-- GOAL OF THE EXERCISE --
Print all of the data exactly as written.

## start DATA EXTRACT

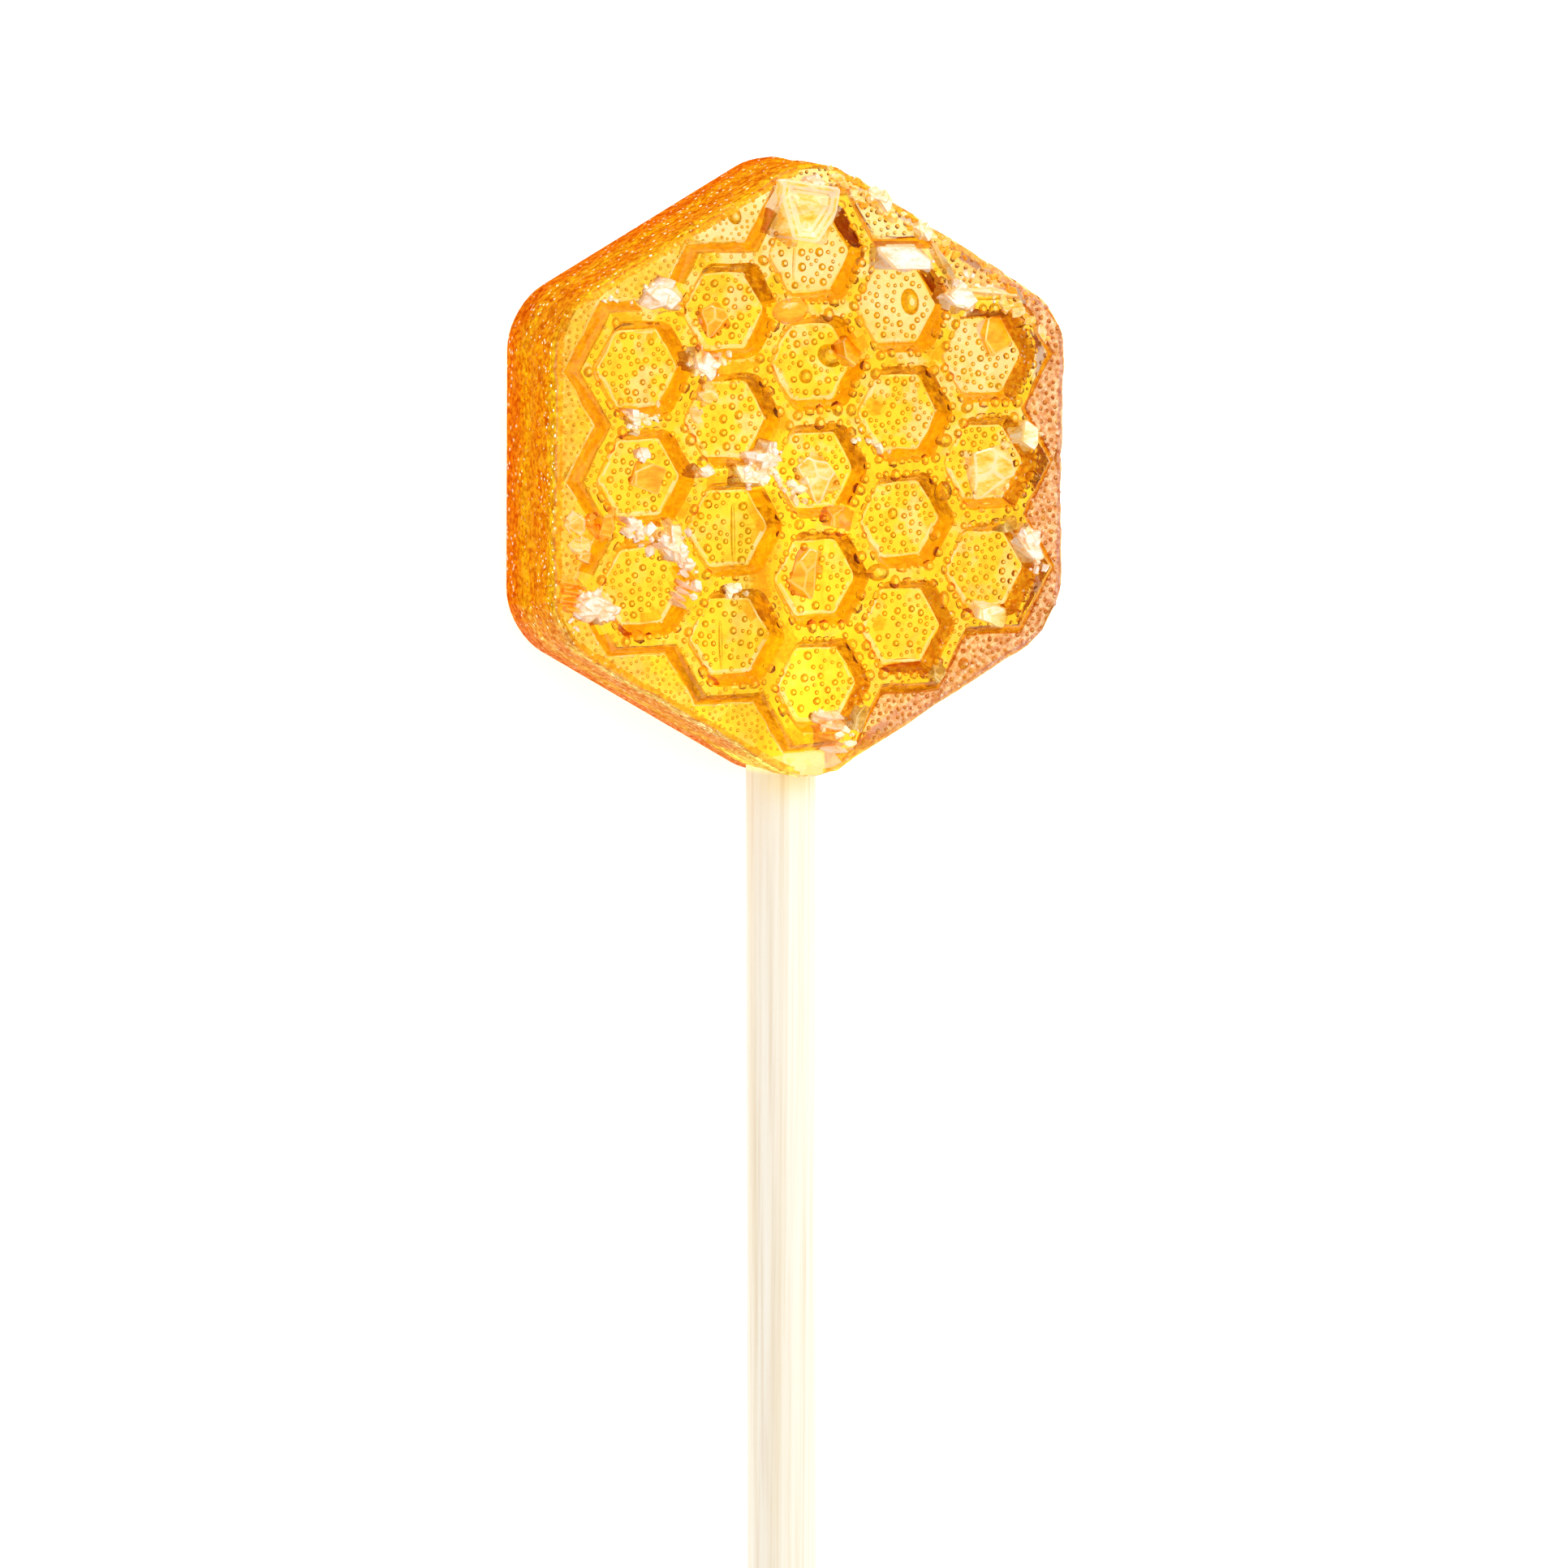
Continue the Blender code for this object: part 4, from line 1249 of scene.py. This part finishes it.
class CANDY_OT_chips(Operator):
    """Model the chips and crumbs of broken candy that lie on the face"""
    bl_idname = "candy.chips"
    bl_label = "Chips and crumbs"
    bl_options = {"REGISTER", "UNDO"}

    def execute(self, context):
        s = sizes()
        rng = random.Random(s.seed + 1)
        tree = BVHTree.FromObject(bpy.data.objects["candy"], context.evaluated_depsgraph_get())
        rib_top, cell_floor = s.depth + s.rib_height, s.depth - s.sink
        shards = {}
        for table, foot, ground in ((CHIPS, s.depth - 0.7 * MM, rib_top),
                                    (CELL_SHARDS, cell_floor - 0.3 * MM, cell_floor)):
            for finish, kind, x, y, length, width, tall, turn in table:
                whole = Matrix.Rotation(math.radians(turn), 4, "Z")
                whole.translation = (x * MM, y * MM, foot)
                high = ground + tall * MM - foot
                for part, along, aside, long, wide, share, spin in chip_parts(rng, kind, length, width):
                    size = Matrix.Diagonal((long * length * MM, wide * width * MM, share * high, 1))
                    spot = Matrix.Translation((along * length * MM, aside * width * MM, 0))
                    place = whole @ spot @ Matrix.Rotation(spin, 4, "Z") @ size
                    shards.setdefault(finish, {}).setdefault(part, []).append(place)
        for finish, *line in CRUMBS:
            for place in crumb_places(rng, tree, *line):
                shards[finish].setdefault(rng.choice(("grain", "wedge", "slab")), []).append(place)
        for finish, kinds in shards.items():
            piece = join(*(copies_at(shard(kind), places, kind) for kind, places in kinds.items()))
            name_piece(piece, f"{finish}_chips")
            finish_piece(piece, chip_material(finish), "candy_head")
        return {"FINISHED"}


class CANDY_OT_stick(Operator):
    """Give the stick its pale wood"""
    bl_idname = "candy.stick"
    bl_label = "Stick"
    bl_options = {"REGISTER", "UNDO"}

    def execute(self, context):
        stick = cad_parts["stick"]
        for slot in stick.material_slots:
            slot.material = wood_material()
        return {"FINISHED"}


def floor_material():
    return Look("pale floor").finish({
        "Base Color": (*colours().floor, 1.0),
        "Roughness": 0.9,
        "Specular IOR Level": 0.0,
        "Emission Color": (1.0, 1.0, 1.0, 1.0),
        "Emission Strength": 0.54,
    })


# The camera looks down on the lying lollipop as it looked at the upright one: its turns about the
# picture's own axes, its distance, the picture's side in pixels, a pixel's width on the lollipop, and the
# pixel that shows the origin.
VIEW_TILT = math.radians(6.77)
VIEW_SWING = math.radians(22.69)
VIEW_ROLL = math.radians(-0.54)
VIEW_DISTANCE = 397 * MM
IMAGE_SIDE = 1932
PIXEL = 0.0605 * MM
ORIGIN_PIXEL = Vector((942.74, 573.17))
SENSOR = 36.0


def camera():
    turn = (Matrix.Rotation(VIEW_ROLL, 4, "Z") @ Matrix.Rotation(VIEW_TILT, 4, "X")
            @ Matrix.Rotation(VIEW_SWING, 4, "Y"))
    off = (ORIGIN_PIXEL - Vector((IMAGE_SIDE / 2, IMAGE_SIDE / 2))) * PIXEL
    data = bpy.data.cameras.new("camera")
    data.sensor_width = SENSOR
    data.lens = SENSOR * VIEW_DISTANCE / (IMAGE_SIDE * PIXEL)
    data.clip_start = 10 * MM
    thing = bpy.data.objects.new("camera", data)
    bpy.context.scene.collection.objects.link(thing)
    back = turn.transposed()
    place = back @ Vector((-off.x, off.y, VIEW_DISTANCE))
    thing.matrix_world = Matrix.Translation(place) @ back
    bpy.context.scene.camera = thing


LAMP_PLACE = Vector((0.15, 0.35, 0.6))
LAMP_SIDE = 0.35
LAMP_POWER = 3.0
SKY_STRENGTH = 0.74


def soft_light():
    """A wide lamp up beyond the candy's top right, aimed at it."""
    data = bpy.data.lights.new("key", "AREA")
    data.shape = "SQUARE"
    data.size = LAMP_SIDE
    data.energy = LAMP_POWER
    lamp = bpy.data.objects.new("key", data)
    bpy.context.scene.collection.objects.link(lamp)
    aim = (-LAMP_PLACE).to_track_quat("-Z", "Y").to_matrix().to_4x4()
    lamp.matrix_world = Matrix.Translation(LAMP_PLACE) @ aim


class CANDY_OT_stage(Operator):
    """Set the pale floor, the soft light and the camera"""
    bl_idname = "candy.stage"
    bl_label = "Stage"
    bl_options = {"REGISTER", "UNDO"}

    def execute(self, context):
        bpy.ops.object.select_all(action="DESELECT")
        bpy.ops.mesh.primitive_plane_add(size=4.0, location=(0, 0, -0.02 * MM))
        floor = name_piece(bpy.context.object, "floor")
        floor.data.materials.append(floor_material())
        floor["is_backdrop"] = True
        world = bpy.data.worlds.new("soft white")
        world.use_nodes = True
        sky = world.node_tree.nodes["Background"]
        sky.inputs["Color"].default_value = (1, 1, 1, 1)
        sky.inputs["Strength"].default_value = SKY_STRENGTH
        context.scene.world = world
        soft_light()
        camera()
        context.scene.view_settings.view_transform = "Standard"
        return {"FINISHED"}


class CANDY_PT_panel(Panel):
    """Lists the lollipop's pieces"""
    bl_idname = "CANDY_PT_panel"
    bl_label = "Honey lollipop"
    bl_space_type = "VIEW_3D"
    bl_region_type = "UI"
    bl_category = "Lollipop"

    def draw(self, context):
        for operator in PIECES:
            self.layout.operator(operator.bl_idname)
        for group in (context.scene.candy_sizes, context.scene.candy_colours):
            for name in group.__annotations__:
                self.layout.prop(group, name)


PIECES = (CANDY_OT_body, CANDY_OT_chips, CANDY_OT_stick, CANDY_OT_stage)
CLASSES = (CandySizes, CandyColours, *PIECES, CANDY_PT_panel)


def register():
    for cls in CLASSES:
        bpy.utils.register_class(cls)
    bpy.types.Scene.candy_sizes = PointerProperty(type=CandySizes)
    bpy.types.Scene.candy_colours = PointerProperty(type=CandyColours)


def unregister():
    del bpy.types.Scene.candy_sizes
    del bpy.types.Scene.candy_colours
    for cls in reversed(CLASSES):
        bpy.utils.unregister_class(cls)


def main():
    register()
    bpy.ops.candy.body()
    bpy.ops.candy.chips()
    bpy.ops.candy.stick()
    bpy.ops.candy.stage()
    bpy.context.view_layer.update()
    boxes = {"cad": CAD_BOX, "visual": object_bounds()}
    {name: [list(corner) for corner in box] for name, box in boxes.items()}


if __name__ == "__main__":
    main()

## end DATA EXTRACT

-- TASK RESPONSE --
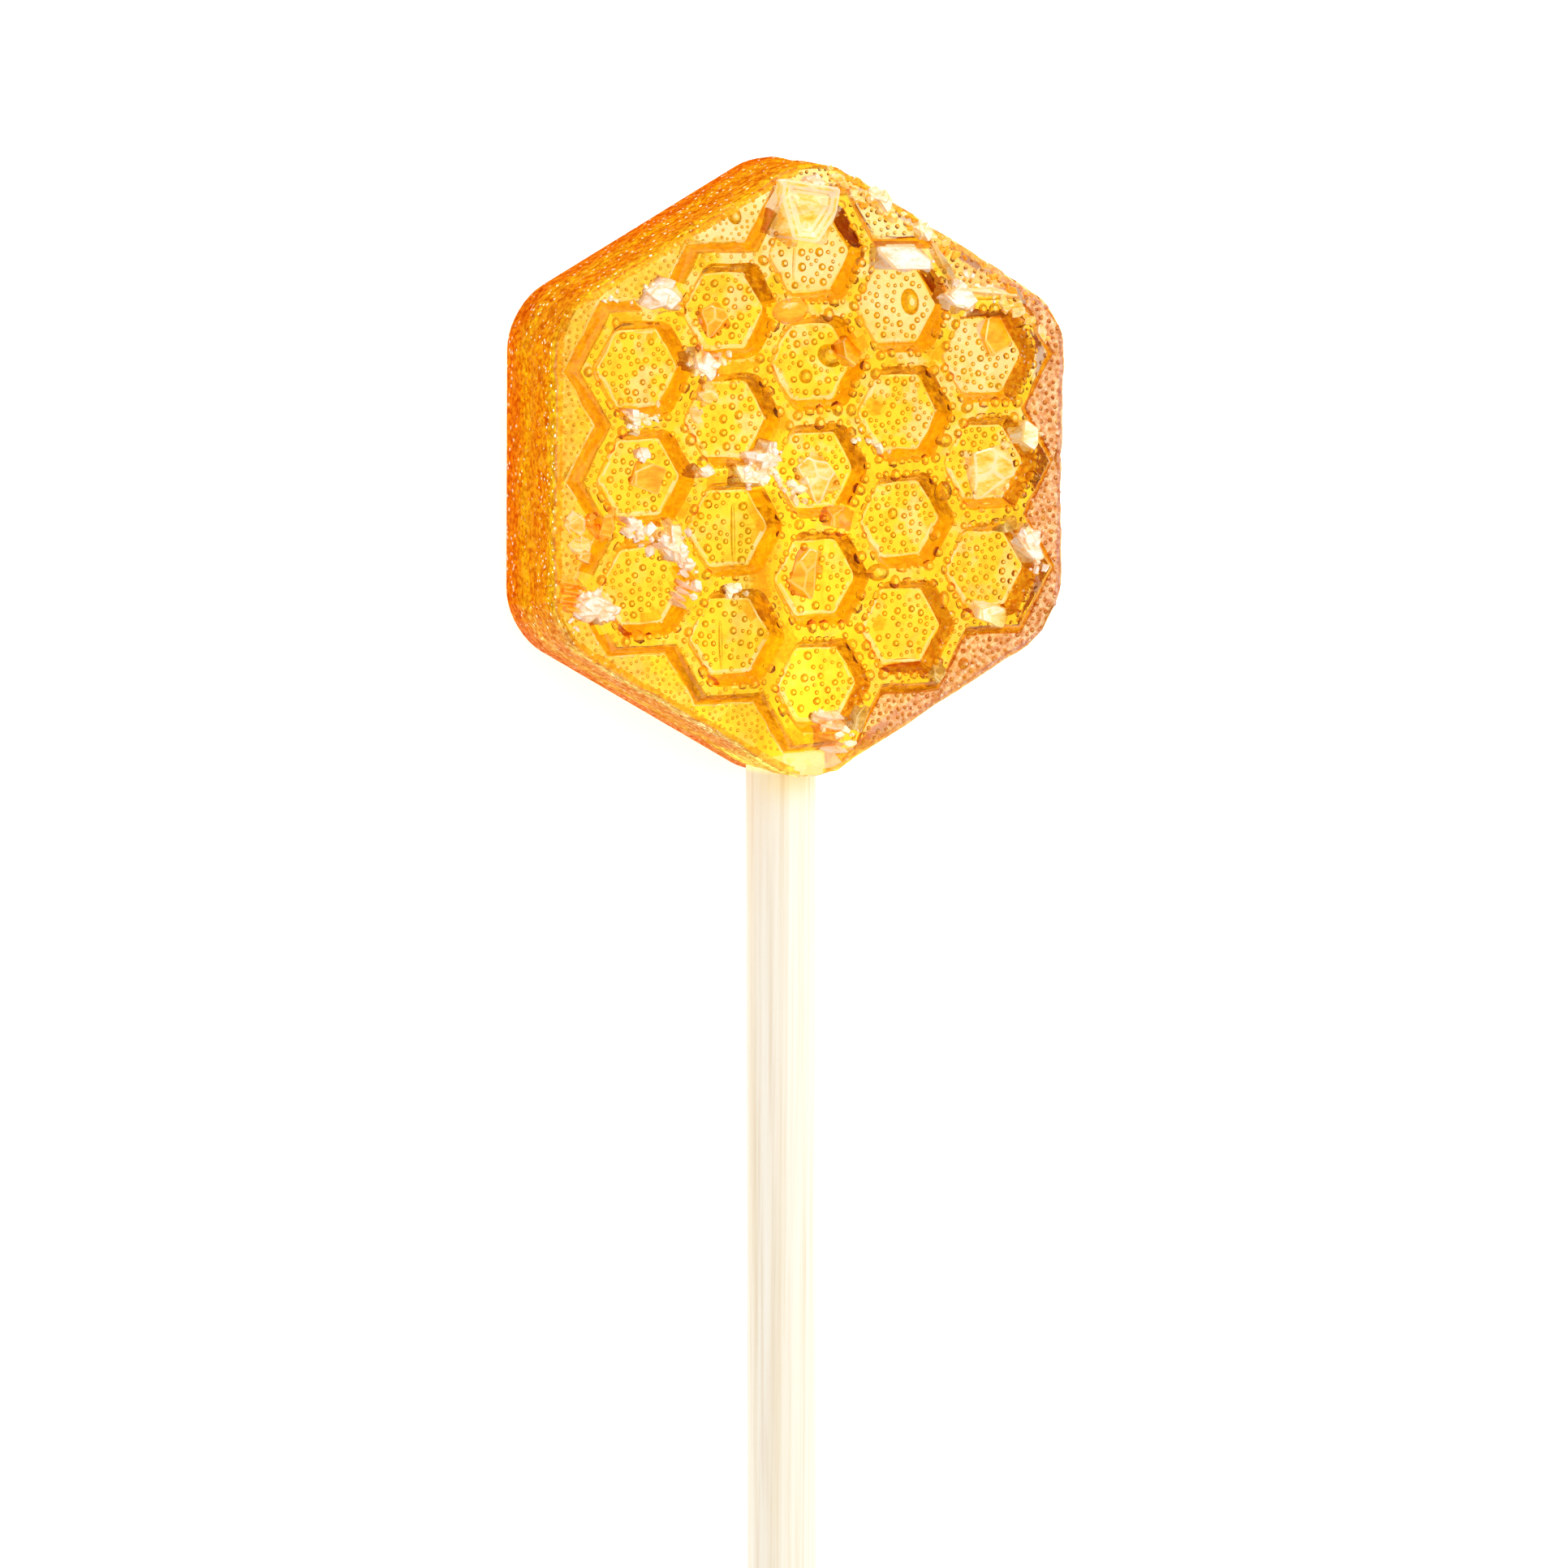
Continue the Blender code for this object: part 4, from line 1249 of scene.py. This part finishes it.
class CANDY_OT_chips(Operator):
    """Model the chips and crumbs of broken candy that lie on the face"""
    bl_idname = "candy.chips"
    bl_label = "Chips and crumbs"
    bl_options = {"REGISTER", "UNDO"}

    def execute(self, context):
        s = sizes()
        rng = random.Random(s.seed + 1)
        tree = BVHTree.FromObject(bpy.data.objects["candy"], context.evaluated_depsgraph_get())
        rib_top, cell_floor = s.depth + s.rib_height, s.depth - s.sink
        shards = {}
        for table, foot, ground in ((CHIPS, s.depth - 0.7 * MM, rib_top),
                                    (CELL_SHARDS, cell_floor - 0.3 * MM, cell_floor)):
            for finish, kind, x, y, length, width, tall, turn in table:
                whole = Matrix.Rotation(math.radians(turn), 4, "Z")
                whole.translation = (x * MM, y * MM, foot)
                high = ground + tall * MM - foot
                for part, along, aside, long, wide, share, spin in chip_parts(rng, kind, length, width):
                    size = Matrix.Diagonal((long * length * MM, wide * width * MM, share * high, 1))
                    spot = Matrix.Translation((along * length * MM, aside * width * MM, 0))
                    place = whole @ spot @ Matrix.Rotation(spin, 4, "Z") @ size
                    shards.setdefault(finish, {}).setdefault(part, []).append(place)
        for finish, *line in CRUMBS:
            for place in crumb_places(rng, tree, *line):
                shards[finish].setdefault(rng.choice(("grain", "wedge", "slab")), []).append(place)
        for finish, kinds in shards.items():
            piece = join(*(copies_at(shard(kind), places, kind) for kind, places in kinds.items()))
            name_piece(piece, f"{finish}_chips")
            finish_piece(piece, chip_material(finish), "candy_head")
        return {"FINISHED"}


class CANDY_OT_stick(Operator):
    """Give the stick its pale wood"""
    bl_idname = "candy.stick"
    bl_label = "Stick"
    bl_options = {"REGISTER", "UNDO"}

    def execute(self, context):
        stick = cad_parts["stick"]
        for slot in stick.material_slots:
            slot.material = wood_material()
        return {"FINISHED"}


def floor_material():
    return Look("pale floor").finish({
        "Base Color": (*colours().floor, 1.0),
        "Roughness": 0.9,
        "Specular IOR Level": 0.0,
        "Emission Color": (1.0, 1.0, 1.0, 1.0),
        "Emission Strength": 0.54,
    })


# The camera looks down on the lying lollipop as it looked at the upright one: its turns about the
# picture's own axes, its distance, the picture's side in pixels, a pixel's width on the lollipop, and the
# pixel that shows the origin.
VIEW_TILT = math.radians(6.77)
VIEW_SWING = math.radians(22.69)
VIEW_ROLL = math.radians(-0.54)
VIEW_DISTANCE = 397 * MM
IMAGE_SIDE = 1932
PIXEL = 0.0605 * MM
ORIGIN_PIXEL = Vector((942.74, 573.17))
SENSOR = 36.0


def camera():
    turn = (Matrix.Rotation(VIEW_ROLL, 4, "Z") @ Matrix.Rotation(VIEW_TILT, 4, "X")
            @ Matrix.Rotation(VIEW_SWING, 4, "Y"))
    off = (ORIGIN_PIXEL - Vector((IMAGE_SIDE / 2, IMAGE_SIDE / 2))) * PIXEL
    data = bpy.data.cameras.new("camera")
    data.sensor_width = SENSOR
    data.lens = SENSOR * VIEW_DISTANCE / (IMAGE_SIDE * PIXEL)
    data.clip_start = 10 * MM
    thing = bpy.data.objects.new("camera", data)
    bpy.context.scene.collection.objects.link(thing)
    back = turn.transposed()
    place = back @ Vector((-off.x, off.y, VIEW_DISTANCE))
    thing.matrix_world = Matrix.Translation(place) @ back
    bpy.context.scene.camera = thing


LAMP_PLACE = Vector((0.15, 0.35, 0.6))
LAMP_SIDE = 0.35
LAMP_POWER = 3.0
SKY_STRENGTH = 0.74


def soft_light():
    """A wide lamp up beyond the candy's top right, aimed at it."""
    data = bpy.data.lights.new("key", "AREA")
    data.shape = "SQUARE"
    data.size = LAMP_SIDE
    data.energy = LAMP_POWER
    lamp = bpy.data.objects.new("key", data)
    bpy.context.scene.collection.objects.link(lamp)
    aim = (-LAMP_PLACE).to_track_quat("-Z", "Y").to_matrix().to_4x4()
    lamp.matrix_world = Matrix.Translation(LAMP_PLACE) @ aim


class CANDY_OT_stage(Operator):
    """Set the pale floor, the soft light and the camera"""
    bl_idname = "candy.stage"
    bl_label = "Stage"
    bl_options = {"REGISTER", "UNDO"}

    def execute(self, context):
        bpy.ops.object.select_all(action="DESELECT")
        bpy.ops.mesh.primitive_plane_add(size=4.0, location=(0, 0, -0.02 * MM))
        floor = name_piece(bpy.context.object, "floor")
        floor.data.materials.append(floor_material())
        floor["is_backdrop"] = True
        world = bpy.data.worlds.new("soft white")
        world.use_nodes = True
        sky = world.node_tree.nodes["Background"]
        sky.inputs["Color"].default_value = (1, 1, 1, 1)
        sky.inputs["Strength"].default_value = SKY_STRENGTH
        context.scene.world = world
        soft_light()
        camera()
        context.scene.view_settings.view_transform = "Standard"
        return {"FINISHED"}


class CANDY_PT_panel(Panel):
    """Lists the lollipop's pieces"""
    bl_idname = "CANDY_PT_panel"
    bl_label = "Honey lollipop"
    bl_space_type = "VIEW_3D"
    bl_region_type = "UI"
    bl_category = "Lollipop"

    def draw(self, context):
        for operator in PIECES:
            self.layout.operator(operator.bl_idname)
        for group in (context.scene.candy_sizes, context.scene.candy_colours):
            for name in group.__annotations__:
                self.layout.prop(group, name)


PIECES = (CANDY_OT_body, CANDY_OT_chips, CANDY_OT_stick, CANDY_OT_stage)
CLASSES = (CandySizes, CandyColours, *PIECES, CANDY_PT_panel)


def register():
    for cls in CLASSES:
        bpy.utils.register_class(cls)
    bpy.types.Scene.candy_sizes = PointerProperty(type=CandySizes)
    bpy.types.Scene.candy_colours = PointerProperty(type=CandyColours)


def unregister():
    del bpy.types.Scene.candy_sizes
    del bpy.types.Scene.candy_colours
    for cls in reversed(CLASSES):
        bpy.utils.unregister_class(cls)


def main():
    register()
    bpy.ops.candy.body()
    bpy.ops.candy.chips()
    bpy.ops.candy.stick()
    bpy.ops.candy.stage()
    bpy.context.view_layer.update()
    boxes = {"cad": CAD_BOX, "visual": object_bounds()}
    {name: [list(corner) for corner in box] for name, box in boxes.items()}


if __name__ == "__main__":
    main()